“You give us the time frame for deciding the mercy petitions which are pending before you,” the apex court bench of Justice G.S. Singhvi and Justice S.J. Mukhopadhaya told the government adding that this was part of law and order.
The court said that the common man’s perception on law and order was formed on the basis of the decision on such matters, adding that the impact of sentence was lost if the decision was taken after a long delay.
As a caution, the court said that the government should not decide the pending mercy petitions in a ‘hurry’.
The court was hearing petitions by two death row convicts – Devender Pal Singh Bhullar and Mahindra Nath Das.
Bhullar challenged the rejection of his mercy petition by the president and sought commutation of his death sentence to life.
Das sought commutation of his death penalty on the grounds of inordinate delay in deciding his mercy petition by the president.
The court while hearing these petitions expanded the scope of the hearing by calling for the details of all the mercy petitions that were pending before the president and governors in different states.
Making it clear that it was just deciding the question of delay in two cases before it, the court said that it may decide one way or the other but it would impact the other cases also.
The court said that it was not saying anything on the merit or other issues of the mercy petitions pending before the pardoning authorities.
As senior counsel K.T.S. Tulsi appearing for Bhullar drew the attention of the court to the delay in deciding the mercy petition of a woman who killed all the legal heirs of her family in order to get hold of the huge family property, the court observed: “it is troubling us”.
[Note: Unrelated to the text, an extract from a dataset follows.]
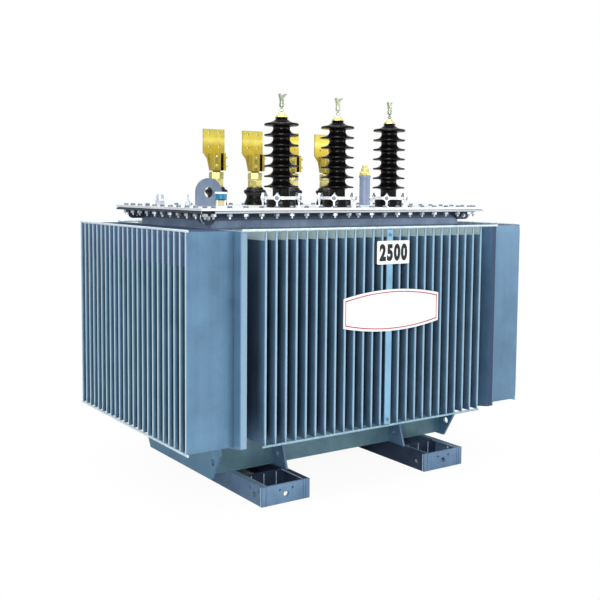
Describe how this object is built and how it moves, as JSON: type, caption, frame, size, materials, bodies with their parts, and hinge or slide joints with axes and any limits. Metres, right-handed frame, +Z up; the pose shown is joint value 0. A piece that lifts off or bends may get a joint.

Tusli told the court that the woman convict after committing the ‘horrendous’ crime was ‘unrepentant’.
Bhullar was convicted and awarded death sentence for his involvement in a bomb blast at Youth Congress office here in 1993. Bhullar had filed the mercy petition on January 14, 2003, which was rejected by the president on May 25, 2011.
An expelled member of Assam Motor Workers Union, Das April 24, 1996, chopped off a man’s head and walked through the streets to a police station, holding the severed head in one hand and blood-stained sword in the other hand. The apex court upheld his death sentence May 14, 1999.